▸ **WHAT YOU SHOULD DO**: Only one span of the listing below is wanted: the lines from the one with "of the arch." through the one with "before = set(bpy.data.objects)", reproduced exactly, both ends kept.

▸ **EXTRACTED RECORDS**:
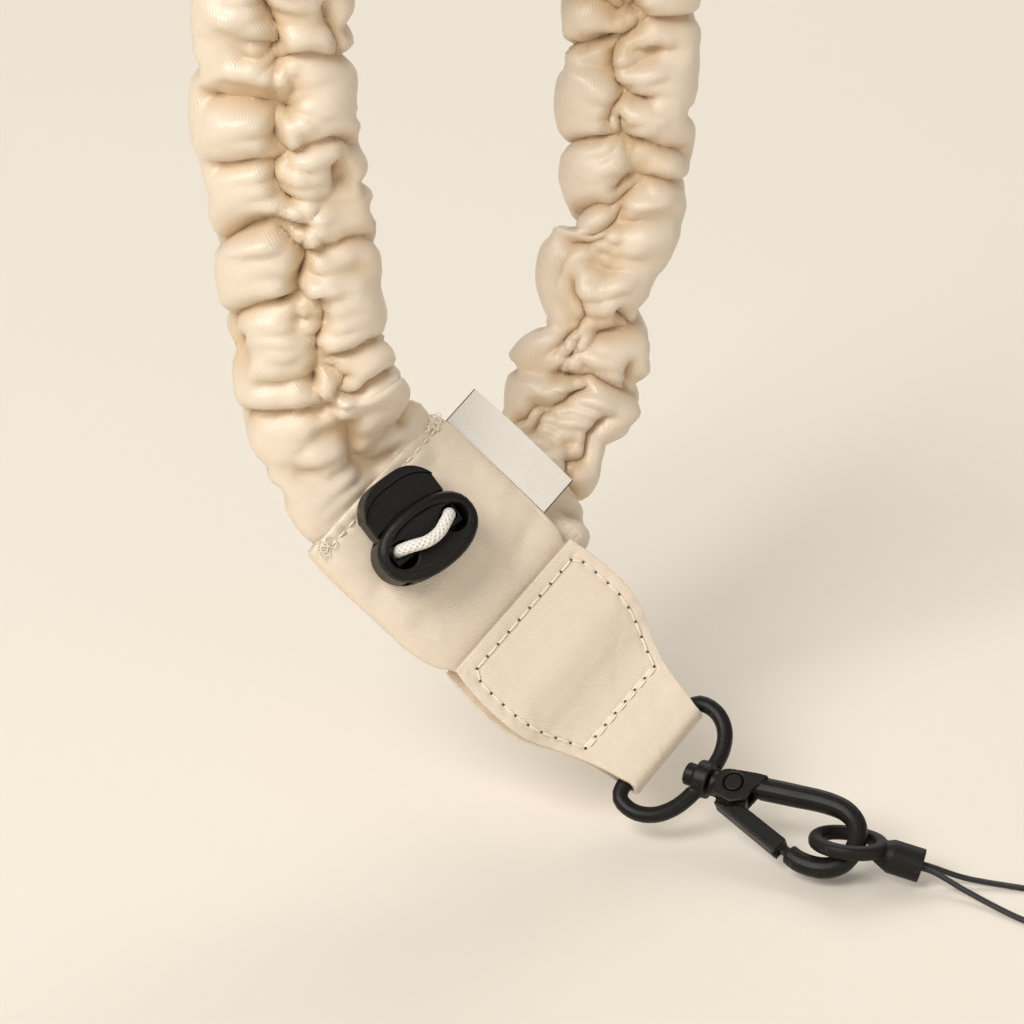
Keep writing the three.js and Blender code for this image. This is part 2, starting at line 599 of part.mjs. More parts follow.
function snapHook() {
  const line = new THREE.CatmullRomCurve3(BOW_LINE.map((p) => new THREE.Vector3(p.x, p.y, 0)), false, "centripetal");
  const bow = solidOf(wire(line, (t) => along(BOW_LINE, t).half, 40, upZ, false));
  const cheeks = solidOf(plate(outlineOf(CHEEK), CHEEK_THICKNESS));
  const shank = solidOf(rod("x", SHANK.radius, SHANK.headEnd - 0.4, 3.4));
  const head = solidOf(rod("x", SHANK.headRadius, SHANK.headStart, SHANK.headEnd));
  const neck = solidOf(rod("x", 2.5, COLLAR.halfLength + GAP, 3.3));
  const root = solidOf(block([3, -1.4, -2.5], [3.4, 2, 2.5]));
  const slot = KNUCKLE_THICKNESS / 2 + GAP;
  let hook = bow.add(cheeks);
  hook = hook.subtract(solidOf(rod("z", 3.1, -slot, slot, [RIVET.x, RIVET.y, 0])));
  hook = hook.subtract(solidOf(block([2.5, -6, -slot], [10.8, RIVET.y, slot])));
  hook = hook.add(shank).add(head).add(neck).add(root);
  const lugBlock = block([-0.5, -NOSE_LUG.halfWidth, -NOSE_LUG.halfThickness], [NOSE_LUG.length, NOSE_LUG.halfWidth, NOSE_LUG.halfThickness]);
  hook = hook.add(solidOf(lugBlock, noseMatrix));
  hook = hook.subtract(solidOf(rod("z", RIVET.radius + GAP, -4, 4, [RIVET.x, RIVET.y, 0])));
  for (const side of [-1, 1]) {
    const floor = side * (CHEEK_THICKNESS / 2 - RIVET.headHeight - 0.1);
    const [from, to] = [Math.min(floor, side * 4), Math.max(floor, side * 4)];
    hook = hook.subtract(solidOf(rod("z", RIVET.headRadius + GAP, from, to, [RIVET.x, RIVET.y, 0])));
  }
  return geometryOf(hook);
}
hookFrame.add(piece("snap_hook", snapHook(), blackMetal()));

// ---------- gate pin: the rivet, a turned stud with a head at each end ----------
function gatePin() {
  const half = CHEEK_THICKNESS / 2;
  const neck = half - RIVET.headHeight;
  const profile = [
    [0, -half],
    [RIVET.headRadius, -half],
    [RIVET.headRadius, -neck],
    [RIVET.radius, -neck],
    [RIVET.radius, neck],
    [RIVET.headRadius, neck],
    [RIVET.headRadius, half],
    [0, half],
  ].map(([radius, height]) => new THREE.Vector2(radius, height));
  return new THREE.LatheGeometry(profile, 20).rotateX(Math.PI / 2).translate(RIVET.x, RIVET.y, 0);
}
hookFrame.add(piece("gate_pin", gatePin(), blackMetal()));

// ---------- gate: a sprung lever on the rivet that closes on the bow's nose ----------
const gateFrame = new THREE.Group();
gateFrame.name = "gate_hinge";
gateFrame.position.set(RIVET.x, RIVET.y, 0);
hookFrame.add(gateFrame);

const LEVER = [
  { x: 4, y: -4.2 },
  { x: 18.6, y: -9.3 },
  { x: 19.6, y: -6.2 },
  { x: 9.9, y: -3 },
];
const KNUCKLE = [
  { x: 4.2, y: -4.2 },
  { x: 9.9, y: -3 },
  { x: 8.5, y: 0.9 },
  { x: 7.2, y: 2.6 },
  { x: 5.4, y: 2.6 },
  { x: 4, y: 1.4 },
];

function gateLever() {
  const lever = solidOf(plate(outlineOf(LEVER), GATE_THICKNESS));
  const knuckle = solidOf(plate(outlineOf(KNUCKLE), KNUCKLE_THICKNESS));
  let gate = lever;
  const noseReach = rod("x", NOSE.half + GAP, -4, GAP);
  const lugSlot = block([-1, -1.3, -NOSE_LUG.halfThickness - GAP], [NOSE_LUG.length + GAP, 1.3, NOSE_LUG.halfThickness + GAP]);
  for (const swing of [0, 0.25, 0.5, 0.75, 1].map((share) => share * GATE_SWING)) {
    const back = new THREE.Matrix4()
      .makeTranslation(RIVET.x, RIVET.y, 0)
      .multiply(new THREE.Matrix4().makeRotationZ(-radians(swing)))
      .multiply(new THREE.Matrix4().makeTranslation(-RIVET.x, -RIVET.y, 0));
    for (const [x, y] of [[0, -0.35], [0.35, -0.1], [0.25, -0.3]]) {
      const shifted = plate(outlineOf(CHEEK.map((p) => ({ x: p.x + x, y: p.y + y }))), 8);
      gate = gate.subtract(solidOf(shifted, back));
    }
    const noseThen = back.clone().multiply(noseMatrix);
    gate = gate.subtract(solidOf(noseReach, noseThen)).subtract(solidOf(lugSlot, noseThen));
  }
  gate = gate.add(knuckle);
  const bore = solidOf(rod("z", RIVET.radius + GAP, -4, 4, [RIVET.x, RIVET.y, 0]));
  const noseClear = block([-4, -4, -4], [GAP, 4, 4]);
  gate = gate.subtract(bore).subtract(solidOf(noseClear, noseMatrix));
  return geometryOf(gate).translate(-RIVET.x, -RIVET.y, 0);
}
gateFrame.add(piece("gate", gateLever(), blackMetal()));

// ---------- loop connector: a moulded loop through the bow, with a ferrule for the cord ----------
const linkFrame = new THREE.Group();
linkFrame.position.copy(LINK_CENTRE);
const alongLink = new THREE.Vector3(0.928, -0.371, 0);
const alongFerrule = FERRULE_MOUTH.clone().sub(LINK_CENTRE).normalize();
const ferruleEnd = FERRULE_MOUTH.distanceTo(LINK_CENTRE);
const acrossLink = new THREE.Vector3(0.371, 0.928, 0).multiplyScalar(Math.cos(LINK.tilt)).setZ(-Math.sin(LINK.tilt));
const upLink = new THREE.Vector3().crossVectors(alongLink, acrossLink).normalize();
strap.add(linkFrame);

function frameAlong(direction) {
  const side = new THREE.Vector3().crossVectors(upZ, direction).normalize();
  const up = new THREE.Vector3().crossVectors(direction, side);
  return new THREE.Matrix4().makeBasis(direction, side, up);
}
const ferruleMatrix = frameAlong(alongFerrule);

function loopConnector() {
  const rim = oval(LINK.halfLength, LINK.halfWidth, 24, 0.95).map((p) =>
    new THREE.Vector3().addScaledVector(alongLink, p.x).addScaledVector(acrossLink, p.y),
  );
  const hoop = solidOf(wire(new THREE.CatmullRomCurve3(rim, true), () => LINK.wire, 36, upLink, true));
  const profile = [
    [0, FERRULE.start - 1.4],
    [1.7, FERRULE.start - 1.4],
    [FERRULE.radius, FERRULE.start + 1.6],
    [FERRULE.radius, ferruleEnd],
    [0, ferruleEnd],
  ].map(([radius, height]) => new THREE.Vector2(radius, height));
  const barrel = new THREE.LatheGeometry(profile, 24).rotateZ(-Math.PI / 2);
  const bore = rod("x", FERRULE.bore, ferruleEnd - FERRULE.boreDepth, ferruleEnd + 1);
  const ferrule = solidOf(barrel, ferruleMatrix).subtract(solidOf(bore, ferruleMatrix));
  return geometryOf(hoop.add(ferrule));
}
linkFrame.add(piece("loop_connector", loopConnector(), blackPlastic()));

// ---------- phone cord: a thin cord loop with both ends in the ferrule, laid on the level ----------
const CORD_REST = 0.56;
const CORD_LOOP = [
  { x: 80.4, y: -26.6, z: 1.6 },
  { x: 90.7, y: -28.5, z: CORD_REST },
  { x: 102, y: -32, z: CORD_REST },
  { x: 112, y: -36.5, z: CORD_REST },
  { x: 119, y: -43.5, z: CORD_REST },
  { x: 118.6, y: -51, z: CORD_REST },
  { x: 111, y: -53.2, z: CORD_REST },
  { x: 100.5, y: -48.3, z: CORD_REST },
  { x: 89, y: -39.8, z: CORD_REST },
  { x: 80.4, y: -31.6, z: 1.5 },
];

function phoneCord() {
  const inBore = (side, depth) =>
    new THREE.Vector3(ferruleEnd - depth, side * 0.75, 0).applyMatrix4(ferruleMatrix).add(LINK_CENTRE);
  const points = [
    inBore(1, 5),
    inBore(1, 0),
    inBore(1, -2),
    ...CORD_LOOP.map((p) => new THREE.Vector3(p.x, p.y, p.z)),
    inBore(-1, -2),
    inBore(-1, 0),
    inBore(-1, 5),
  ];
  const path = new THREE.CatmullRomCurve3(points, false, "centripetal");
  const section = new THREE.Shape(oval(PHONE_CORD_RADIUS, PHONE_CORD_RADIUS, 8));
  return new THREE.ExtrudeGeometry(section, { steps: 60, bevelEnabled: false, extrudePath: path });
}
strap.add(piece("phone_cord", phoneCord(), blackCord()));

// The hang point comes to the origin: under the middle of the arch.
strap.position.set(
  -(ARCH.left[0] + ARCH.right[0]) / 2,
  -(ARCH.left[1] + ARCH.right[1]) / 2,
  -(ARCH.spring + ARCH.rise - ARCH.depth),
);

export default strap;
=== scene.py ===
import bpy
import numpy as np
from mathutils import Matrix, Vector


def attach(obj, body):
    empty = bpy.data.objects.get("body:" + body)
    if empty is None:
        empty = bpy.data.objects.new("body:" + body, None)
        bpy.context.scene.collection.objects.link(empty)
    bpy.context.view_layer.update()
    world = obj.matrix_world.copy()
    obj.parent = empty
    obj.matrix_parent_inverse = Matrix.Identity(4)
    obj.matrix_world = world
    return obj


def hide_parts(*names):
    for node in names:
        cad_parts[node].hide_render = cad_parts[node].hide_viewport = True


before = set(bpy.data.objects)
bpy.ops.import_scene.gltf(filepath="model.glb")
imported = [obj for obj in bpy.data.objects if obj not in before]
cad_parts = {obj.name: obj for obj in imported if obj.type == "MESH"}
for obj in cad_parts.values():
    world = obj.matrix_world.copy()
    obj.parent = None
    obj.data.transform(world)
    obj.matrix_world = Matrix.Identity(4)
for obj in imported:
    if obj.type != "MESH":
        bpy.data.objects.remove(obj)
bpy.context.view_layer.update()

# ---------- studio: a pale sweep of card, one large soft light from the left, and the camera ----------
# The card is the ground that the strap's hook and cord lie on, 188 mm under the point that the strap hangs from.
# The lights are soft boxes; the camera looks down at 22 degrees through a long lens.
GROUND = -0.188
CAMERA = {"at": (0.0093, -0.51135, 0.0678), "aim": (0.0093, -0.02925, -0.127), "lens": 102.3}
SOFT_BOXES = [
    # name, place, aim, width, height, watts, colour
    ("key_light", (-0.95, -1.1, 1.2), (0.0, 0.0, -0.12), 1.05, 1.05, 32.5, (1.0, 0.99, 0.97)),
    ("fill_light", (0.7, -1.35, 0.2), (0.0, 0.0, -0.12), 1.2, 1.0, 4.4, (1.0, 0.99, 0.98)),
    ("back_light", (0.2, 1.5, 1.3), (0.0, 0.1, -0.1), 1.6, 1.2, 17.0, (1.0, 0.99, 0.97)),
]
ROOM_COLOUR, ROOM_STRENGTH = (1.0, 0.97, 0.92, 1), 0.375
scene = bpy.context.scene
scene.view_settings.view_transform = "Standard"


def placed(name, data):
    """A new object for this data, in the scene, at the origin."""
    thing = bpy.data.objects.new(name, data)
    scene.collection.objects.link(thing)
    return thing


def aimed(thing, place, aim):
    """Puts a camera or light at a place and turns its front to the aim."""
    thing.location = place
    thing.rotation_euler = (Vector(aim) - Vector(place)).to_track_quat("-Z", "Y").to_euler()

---

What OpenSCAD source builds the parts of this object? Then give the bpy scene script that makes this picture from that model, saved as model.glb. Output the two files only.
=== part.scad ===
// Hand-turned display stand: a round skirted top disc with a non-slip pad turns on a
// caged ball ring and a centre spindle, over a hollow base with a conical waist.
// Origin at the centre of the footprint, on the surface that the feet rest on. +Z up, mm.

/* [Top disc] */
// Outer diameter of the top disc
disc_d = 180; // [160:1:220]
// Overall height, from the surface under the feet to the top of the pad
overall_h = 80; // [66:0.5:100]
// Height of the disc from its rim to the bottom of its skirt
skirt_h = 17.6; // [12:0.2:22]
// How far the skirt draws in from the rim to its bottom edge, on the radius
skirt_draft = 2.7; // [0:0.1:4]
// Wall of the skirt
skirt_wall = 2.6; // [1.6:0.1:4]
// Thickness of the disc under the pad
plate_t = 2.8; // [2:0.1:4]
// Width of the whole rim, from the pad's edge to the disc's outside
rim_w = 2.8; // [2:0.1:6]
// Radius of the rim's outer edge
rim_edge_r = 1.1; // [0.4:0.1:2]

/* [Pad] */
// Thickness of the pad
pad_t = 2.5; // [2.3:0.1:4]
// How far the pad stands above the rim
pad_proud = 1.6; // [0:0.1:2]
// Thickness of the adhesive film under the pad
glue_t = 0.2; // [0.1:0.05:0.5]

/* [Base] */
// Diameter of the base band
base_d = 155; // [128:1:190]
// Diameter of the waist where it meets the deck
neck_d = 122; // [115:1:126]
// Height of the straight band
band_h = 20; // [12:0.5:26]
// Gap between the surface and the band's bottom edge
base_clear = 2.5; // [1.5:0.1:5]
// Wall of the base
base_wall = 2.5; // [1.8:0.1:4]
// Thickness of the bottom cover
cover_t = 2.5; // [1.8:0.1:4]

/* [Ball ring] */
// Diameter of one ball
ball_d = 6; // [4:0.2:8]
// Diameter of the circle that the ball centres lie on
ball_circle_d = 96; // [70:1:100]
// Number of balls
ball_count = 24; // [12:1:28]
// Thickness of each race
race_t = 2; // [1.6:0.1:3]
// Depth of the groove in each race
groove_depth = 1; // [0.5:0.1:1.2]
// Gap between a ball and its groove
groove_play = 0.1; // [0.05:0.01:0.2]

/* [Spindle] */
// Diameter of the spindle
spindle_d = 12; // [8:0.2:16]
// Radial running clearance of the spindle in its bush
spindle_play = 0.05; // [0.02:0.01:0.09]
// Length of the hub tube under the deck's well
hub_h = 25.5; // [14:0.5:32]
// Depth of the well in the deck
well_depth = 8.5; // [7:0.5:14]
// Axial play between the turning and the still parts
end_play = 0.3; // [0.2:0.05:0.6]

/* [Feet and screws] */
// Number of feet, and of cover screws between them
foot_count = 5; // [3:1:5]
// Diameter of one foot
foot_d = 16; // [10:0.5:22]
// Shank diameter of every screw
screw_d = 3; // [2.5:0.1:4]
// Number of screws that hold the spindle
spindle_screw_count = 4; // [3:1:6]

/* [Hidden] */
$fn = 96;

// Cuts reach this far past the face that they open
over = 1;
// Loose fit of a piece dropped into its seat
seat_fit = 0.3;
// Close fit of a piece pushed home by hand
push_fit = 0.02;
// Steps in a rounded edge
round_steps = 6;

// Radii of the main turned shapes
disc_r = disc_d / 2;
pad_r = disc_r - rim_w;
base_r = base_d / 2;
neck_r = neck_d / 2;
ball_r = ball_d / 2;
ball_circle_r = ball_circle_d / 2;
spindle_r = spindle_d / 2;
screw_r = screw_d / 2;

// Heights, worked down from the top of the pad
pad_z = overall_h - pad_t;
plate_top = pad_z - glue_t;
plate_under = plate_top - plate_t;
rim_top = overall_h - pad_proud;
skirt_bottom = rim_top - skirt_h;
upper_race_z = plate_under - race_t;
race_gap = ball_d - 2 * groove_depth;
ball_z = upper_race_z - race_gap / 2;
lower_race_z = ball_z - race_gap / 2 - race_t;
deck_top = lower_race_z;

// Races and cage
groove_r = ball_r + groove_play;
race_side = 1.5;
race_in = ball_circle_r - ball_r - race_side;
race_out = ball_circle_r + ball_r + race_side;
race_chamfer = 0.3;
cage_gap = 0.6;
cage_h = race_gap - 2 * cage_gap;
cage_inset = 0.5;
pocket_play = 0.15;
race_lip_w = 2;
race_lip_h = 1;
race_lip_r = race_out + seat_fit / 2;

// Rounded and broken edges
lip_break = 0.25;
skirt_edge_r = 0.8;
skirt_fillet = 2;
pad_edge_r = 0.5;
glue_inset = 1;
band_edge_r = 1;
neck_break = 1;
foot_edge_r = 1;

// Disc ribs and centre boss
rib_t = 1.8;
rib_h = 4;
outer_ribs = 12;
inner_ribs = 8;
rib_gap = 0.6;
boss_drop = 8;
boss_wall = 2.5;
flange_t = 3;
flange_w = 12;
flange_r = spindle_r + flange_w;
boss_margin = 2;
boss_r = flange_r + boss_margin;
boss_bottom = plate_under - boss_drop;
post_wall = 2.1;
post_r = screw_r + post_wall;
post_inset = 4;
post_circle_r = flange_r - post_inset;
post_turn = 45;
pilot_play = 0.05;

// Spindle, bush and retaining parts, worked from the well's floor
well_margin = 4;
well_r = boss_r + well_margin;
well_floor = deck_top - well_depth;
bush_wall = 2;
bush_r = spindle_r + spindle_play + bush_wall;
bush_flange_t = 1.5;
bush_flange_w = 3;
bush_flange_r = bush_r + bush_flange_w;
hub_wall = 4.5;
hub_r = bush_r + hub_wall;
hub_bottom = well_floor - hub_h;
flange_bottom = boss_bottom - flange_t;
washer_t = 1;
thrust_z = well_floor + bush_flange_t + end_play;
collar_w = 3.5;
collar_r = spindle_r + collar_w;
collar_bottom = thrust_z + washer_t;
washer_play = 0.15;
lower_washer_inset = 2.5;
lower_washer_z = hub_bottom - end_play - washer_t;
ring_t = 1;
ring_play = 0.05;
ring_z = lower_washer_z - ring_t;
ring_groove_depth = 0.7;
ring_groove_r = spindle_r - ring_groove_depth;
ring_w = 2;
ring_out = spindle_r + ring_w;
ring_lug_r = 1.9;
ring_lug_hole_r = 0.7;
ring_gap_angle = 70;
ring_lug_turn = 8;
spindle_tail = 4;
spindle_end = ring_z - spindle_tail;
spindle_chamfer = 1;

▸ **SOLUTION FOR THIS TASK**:
// The hang point comes to the origin: under the middle of the arch.
strap.position.set(
  -(ARCH.left[0] + ARCH.right[0]) / 2,
  -(ARCH.left[1] + ARCH.right[1]) / 2,
  -(ARCH.spring + ARCH.rise - ARCH.depth),
);

export default strap;
=== scene.py ===
import bpy
import numpy as np
from mathutils import Matrix, Vector


def attach(obj, body):
    empty = bpy.data.objects.get("body:" + body)
    if empty is None:
        empty = bpy.data.objects.new("body:" + body, None)
        bpy.context.scene.collection.objects.link(empty)
    bpy.context.view_layer.update()
    world = obj.matrix_world.copy()
    obj.parent = empty
    obj.matrix_parent_inverse = Matrix.Identity(4)
    obj.matrix_world = world
    return obj


def hide_parts(*names):
    for node in names:
        cad_parts[node].hide_render = cad_parts[node].hide_viewport = True


before = set(bpy.data.objects)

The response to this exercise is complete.